Peng Yong-Chun, He Zhi-Jing, Yin Lun-Cai, Pi Hui-Feng, Jiang Yi, Li Ke-Yan, Tian Li, Xie Jia, Zhang Jian-Bo, Li Chen-Yao, Feng Guan-Ying, Wang Kai, Zhou Ding-Zhou, Xie Xiao-Wei, Zhang Zhi-Yuan, Fan Teng-Fei
Department of Oral and Maxillofacial Surgery, The Second Xiangya Hospital of Central South University, Changsha, Hunan 410011, China.
Department of Oncology, Affiliated Dazu Hospital of Chongqing Medical University, Chongqing 402360, China.
Phytomedicine. 2025 Jan;136:156337. doi: 10.1016/j.phymed.2024.156337. Epub 2024 Dec 18.
Oral squamous cell carcinoma (OSCC) is one of the most common malignancies. However, there is no effective treatment for OSCC.
This study aimed to identify a natural compound with significant efficacy against OSCC and elucidate its primary mechanism of action.
An FDA-approved drug library and an MCE autophagy-related molecular compound library were screened through high-throughput screening to identify an effective natural compound against OSCC. The IC50 value of sanguinarine (Sang) in OSCC cells was determined using a CCK8 assay. Immunoblotting and immunofluorescence staining were used to assess the effect of Sang on autophagic flux in OSCC cells. Changes in the acidic lysosomal environment were evaluated using RFP-GFP-LC3B and LysoSensor Green DND-189. Furthermore, limited proteolysis-coupled mass spectrometry (LiP-MS) and virtual screening techniques were utilized to identify direct binding targets of Sang, which were subsequently validated by surface plasmon resonance (SPR) and microscale thermophoresis (MST). Molecular docking combined with molecular dynamics analysis identified the binding site between the target protein and Sang. In vitro and in vivo investigations with mutant plasmids confirmed this finding.
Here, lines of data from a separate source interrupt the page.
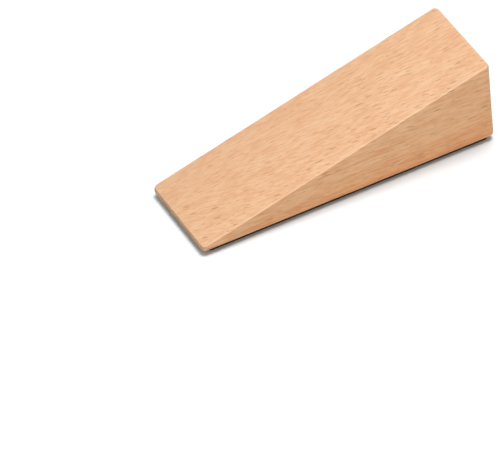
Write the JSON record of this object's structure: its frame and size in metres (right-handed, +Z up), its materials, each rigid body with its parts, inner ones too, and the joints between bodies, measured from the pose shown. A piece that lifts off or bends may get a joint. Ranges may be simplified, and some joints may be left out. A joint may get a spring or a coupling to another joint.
{
  "type": "door wedge",
  "caption": "Solid beech door wedge tapering from a tall heel to a thin tip, with a black foam-rubber grip pad stuck to its base.",
  "frame": {"origin": "middle of the footprint at floor level, on the underside of the grip pad", "axes": "+X from the tip toward the thick end, +Z up, +Y across the wedge"},
  "size_m": [0.14, 0.047, 0.0408],
  "materials": {
    "beech": "matte",
    "adhesive": "satin",
    "foam_rubber": "matte"
  },
  "bodies": {
    "root": {"wedge_block": "beech", "adhesive_film": "adhesive", "grip_pad": "foam_rubber"}
  },
  "joints": []
}
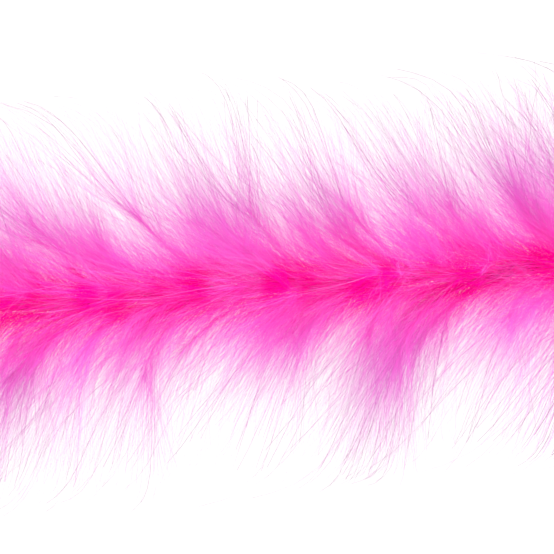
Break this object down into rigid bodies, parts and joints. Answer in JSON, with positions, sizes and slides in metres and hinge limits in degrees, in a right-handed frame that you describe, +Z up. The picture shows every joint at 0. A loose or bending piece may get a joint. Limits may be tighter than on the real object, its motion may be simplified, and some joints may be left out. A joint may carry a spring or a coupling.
{
  "type": "feather boa",
  "caption": "Fluffy hot pink marabou down boa lying in a U: down wound round a soft cord, whipped and knotted at both ends, jointed along its length so that it bends and lifts.",
  "frame": {"origin": "centre of the underside of the whole part's box, on the surface it lies on", "axes": "+X across the U along the straight front run, +Y back towards the two free ends, +Z up"},
  "size_m": [1.0412, 0.6502, 0.1187],
  "materials": {
    "cotton_cord": "matte twisted cotton",
    "quill_strip": "satin dyed quill butts sewn in a row",
    "stitch_thread": "satin thread",
    "marabou_down": "soft matte down"
  },
  "bodies": {
    "middle": {"core_cord_middle": "cotton_cord", "quill_strip_middle": "quill_strip", "stitch_thread_middle": "stitch_thread", "plume_cover_middle": "marabou_down"},
    "right_1": {"core_cord_right_1": "cotton_cord", "quill_strip_right_1": "quill_strip", "stitch_thread_right_1": "stitch_thread", "plume_cover_right_1": "marabou_down"},
    "right_2": {"core_cord_right_2": "cotton_cord", "quill_strip_right_2": "quill_strip", "stitch_thread_right_2": "stitch_thread", "plume_cover_right_2": "marabou_down"},
    "right_3": {"core_cord_right_3": "cotton_cord", "quill_strip_right_3": "quill_strip", "stitch_thread_right_3": "stitch_thread", "plume_cover_right_3": "marabou_down", "end_whipping_right": "stitch_thread", "end_knot_right": "cotton_cord", "cord_tail_right": "cotton_cord"},
    "left_1": {"core_cord_left_1": "cotton_cord", "quill_strip_left_1": "quill_strip", "stitch_thread_left_1": "stitch_thread", "plume_cover_left_1": "marabou_down"},
    "left_2": {"core_cord_left_2": "cotton_cord", "quill_strip_left_2": "quill_strip", "stitch_thread_left_2": "stitch_thread", "plume_cover_left_2": "marabou_down"},
    "left_3": {"core_cord_left_3": "cotton_cord", "quill_strip_left_3": "quill_strip", "stitch_thread_left_3": "stitch_thread", "plume_cover_left_3": "marabou_down", "end_whipping_left": "stitch_thread", "end_knot_left": "cotton_cord", "cord_tail_left": "cotton_cord"}
  },
  "joints": [
    {"name": "bend_right_1", "type": "hinge", "parent": "middle", "child": "right_1", "pos_m": [0.18, -0.25446, 0.05], "axis": [0, 0, 1], "range_deg": [-45, 20]},
    {"name": "lift_right_2", "type": "hinge", "parent": "right_1", "child": "right_2", "pos_m": [0.40026, -0.18646, 0.05], "axis": [0.7513, -0.66, 0], "range_deg": [0, 45]},
    {"name": "bend_right_3", "type": "hinge", "parent": "right_2", "child": "right_3", "pos_m": [0.45, 0.04138, 0.05], "axis": [0, 0, 1], "range_deg": [-45, 30]},
    {"name": "bend_left_1", "type": "hinge", "parent": "middle", "child": "left_1", "pos_m": [-0.18, -0.25446, 0.05], "axis": [0, 0, -1], "range_deg": [-45, 20]},
    {"name": "lift_left_2", "type": "hinge", "parent": "left_1", "child": "left_2", "pos_m": [-0.40026, -0.18646, 0.05], "axis": [0.7513, 0.66, 0], "range_deg": [0, 45]},
    {"name": "bend_left_3", "type": "hinge", "parent": "left_2", "child": "left_3", "pos_m": [-0.45, 0.04138, 0.05], "axis": [0, 0, -1], "range_deg": [-45, 30]}
  ]
}
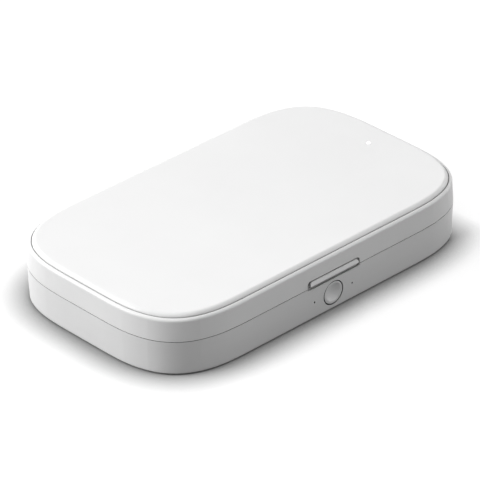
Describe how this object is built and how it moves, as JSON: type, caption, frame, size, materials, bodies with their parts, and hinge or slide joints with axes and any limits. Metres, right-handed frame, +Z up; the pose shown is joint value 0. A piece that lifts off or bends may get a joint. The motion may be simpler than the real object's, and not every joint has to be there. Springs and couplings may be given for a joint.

Screening led to the identification of the naturally occurring autophagy modulator Sang as a potent inhibitor of OSCC progression. Moreover, Sang impaired lysosomal function through reducing lysosomal-associated membrane proteins, inhibiting lysosomal proteolysis, and altering the lysosomal pH. These effects contributed to defects in autophagic clearance and subsequently suppressed OSCC progression. Notably, Sang bound the phenylalanine 26 (F26) residue in pyruvate kinase M2 (PKM2) and inhibited PKM2 enzymatic activity, subsequently suppressing transcription factor EB (TFEB) expression to inhibit lysosomal function and blocking autophagic flux in OSCC cells.
Our results demonstrate for the first time that Sang can suppress the PKM2/TFEB axis, and influence lysosomal function, thereby blocking autophagy and inhibiting the progression of OSCC, making it a promising therapeutic option for the treatment of OSCC.
口腔鳞状细胞癌(OSCC)是最常见的恶性肿瘤之一。然而,目前尚无有效的OSCC治疗方法。
本研究旨在鉴定一种对OSCC具有显著疗效的天然化合物,并阐明其主要作用机制。
通过高通量筛选对美国食品药品监督管理局(FDA)批准的药物库和MCE自噬相关分子化合物库进行筛选,以确定一种有效的抗OSCC天然化合物。使用CCK8法测定血根碱(Sang)在OSCC细胞中的半数抑制浓度(IC50)值。采用免疫印迹和免疫荧光染色评估Sang对OSCC细胞自噬通量的影响。使用RFP-GFP-LC3B和溶酶体传感器绿色DND-189评估酸性溶酶体环境的变化。此外,利用有限蛋白水解偶联质谱(LiP-MS)和虚拟筛选技术鉴定Sang的直接结合靶点,随后通过表面等离子体共振(SPR)和微量热泳动(MST)进行验证。分子对接结合分子动力学分析确定了靶蛋白与Sang之间的结合位点。使用突变质粒进行的体外和体内研究证实了这一发现。
筛选鉴定出天然存在的自噬调节剂Sang是OSCC进展的有效抑制剂。此外,Sang通过减少溶酶体相关膜蛋白、抑制溶酶体蛋白水解和改变溶酶体pH来损害溶酶体功能。这些作用导致自噬清除缺陷,进而抑制OSCC进展。值得注意的是,Sang与丙酮酸激酶M2(PKM2)中的苯丙氨酸26(F26)残基结合并抑制PKM2酶活性,随后抑制转录因子EB(TFEB)表达,从而抑制溶酶体功能并阻断OSCC细胞中的自噬通量。
我们的结果首次表明,Sang可以抑制PKM2/TFEB轴,影响溶酶体功能,从而阻断自噬并抑制OSCC进展,使其成为治疗OSCC的有前景的治疗选择。